Damien Rey a beau avoir le regard résolument tourné vers l’avenir, il n’oublie pas l’héritage du passé: il ne manque jamais de consulter le calendrier lunaire pour choisir le jour de la première sortie de ses vaches au pré. «Mon grand-père m’a toujours dit de veiller à le faire lorsque l’on est sous un signe astrologique plutôt calme.»

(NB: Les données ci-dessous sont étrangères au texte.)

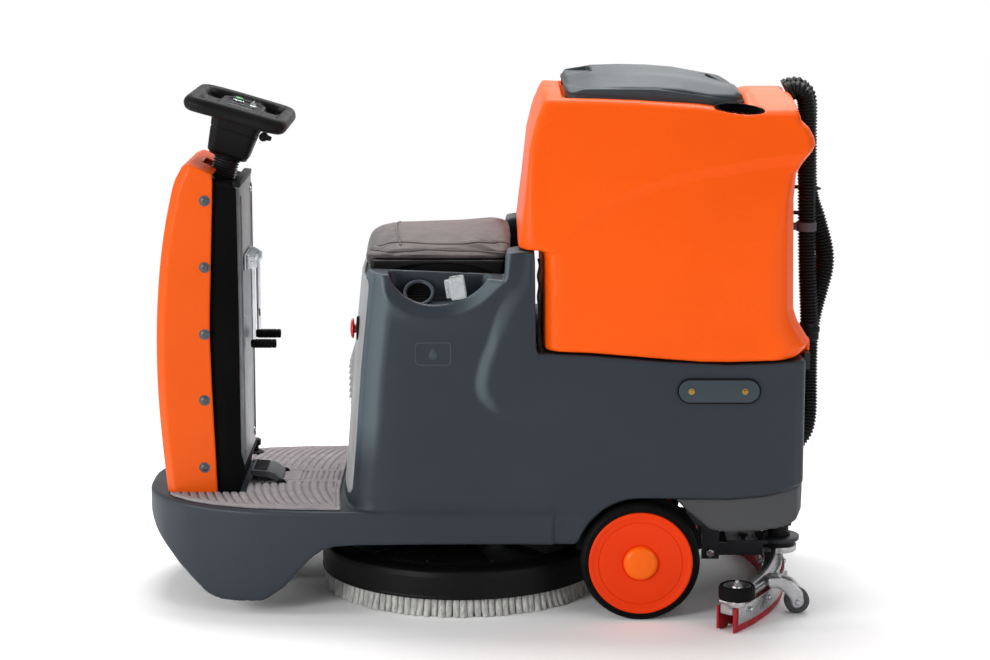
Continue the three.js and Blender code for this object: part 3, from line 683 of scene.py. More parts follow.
def metal(name, rgb, rough, stretch, scratches, tone, rust=0, metallic=1.0):
    """metal with tone patches and fine scratches, stretched where it is brushed"""
    sh = Shader(name)
    base = srgb(*rgb)
    colour = sh.ramp(sh.noise(scale=30, detail=5, rough=0.6),
                     (0.35, tint(base, 1 - 2.2 * tone)), (0.65, tint(base, 1 + tone)))
    if rust > 0:
        patches = sh.noise(scale=55, detail=6, rough=0.7)
        colour = sh.mix(sh.remap(patches, (0.60, 0.75), (0, rust)), colour, srgb(96, 58, 38))
    sh.set(Base_Color=colour, Metallic=metallic)
    height = sh.noise(scale=420, detail=4, rough=0.7, stretch=stretch)
    sh.set(Roughness=sh.remap(sh.noise(scale=60, detail=4, rough=0.6, stretch=stretch),
                              (0.3, 0.75),
                              (max(0.03, rough - 0.1 * (1 + scratches)), rough + 0.14)))
    sh.set(Normal=sh.bump(height, strength=0.18 * scratches + 0.03, distance=0.0004))
    return sh.material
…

Les jeunes donnent de la voix
À la tête de la Commission des jeunes agriculteurs de l’Union suisse des paysans (COJA) depuis 2020, Damien Rey tient à faire entendre sa voix. En tant que membre de l’USP, la COJA a son mot à dire sur les conditions-cadres. Elle participe ainsi à l’élaboration de la politique agricole. Cet engagement permet au jeune agriculteur d’être au courant des enjeux d’actualité et de prendre les décisions qui lui semblent les plus judicieuses pour l’avenir de son domaine. Par le biais de cette commission, Damien Rey a notamment été impliqué dans le groupe d’accompagnement de la PA2030.